The problem with Echelon is not just that nations occasionally use it to promote their commercial activities, or simply that it is a club of English speakers, or even that it can be defeated by fiber-optic cables and encryption. The fatal flaw of Echelon is that it is operated by the intelligence and military establishments of the main English-speaking countries in total secrecy and hence beyond any kind of accountability to representatives of the people it claims to be protecting. Among the resultant travesties was the case of a woman whose name and telephone number went into the Echelon directories as those of a possible terrorist because she told a friend on the phone that her son had “bombed” in a school play. 19According to several knowledgeable sources, the British government has included the word amnesty in all the system’s dictionaries in order to collect information against the human rights organization Amnesty International. Even though the governments of the world now know about Echelon, they can do nothing about it except take defensive measures on their messaging systems, and this is but another sign of the implacable advance of militarism in countries that claim to be democracies.

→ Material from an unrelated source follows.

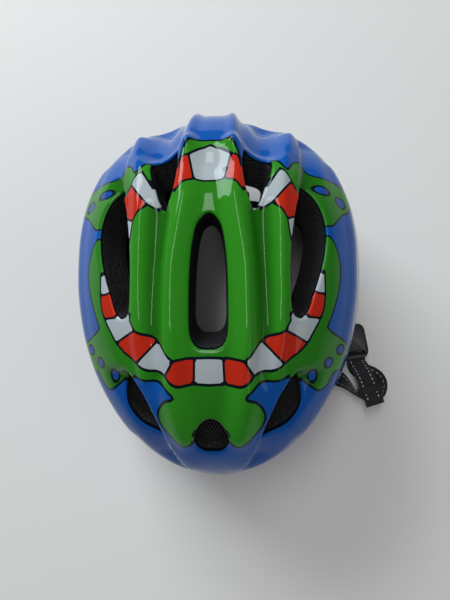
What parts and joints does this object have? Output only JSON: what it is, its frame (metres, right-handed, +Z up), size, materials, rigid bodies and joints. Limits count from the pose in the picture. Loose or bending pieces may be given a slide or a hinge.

As I have said, no single purpose can possibly explain the more than 725 American military bases spread around the world. But the government’s addiction to surveillance certainly explains where some of them are and why they are so secret. Another explanation for some of the bases is the staggering level of American dependence on foreign sources of oil, which grows greater by the year. Many garrisons are in foreign countries to defend oil leases from competitors or to provide police protection to oil pipelines, although they invariably claim to be doing something completely unrelated—fighting the “war on terrorism” or the “war on drugs,” or training foreign soldiers, or engaging in some form of “humanitarian” intervention. The search for scarce resources is, of course, a traditional focus of foreign policy. Nonetheless, the United States has made itself particularly dependent on foreign oil because it refuses to conserve or in other ways put limits on fossil fuel consumption and because multinational petroleum companies and the politicians they support profit enormously from Americans’ profligate use. A year after the 9/11 attacks, General Motors’s sales of its 5,000-pound gas-guzzling Chevrolet Suburban SUV, which gets thirteen miles to the gallon, had doubled. 20

Starting with the CIA’s 1953 covert overthrow of the government of Iran for the sake of the British Petroleum Company, American policy in the Middle East—except for its support of Israel—has been dictated by oil. It has been a constant motive behind the vast expansion of bases in the Persian Gulf. America’s wars in the oil lands of the Persian Gulf are the subject of a later chapter; what I want to explore here are some other cases in which oil is the only plausible explanation for acquiring more bases. In these cases, the government has produced elaborate cover stories for what amounts to the use of public resources and the armed forces to advance private capitalist interests. The invasion of Afghanistan and the rapid expansion of bases into Central and Southwestern Asia are among the best examples, although there are several instances from Latin America as well.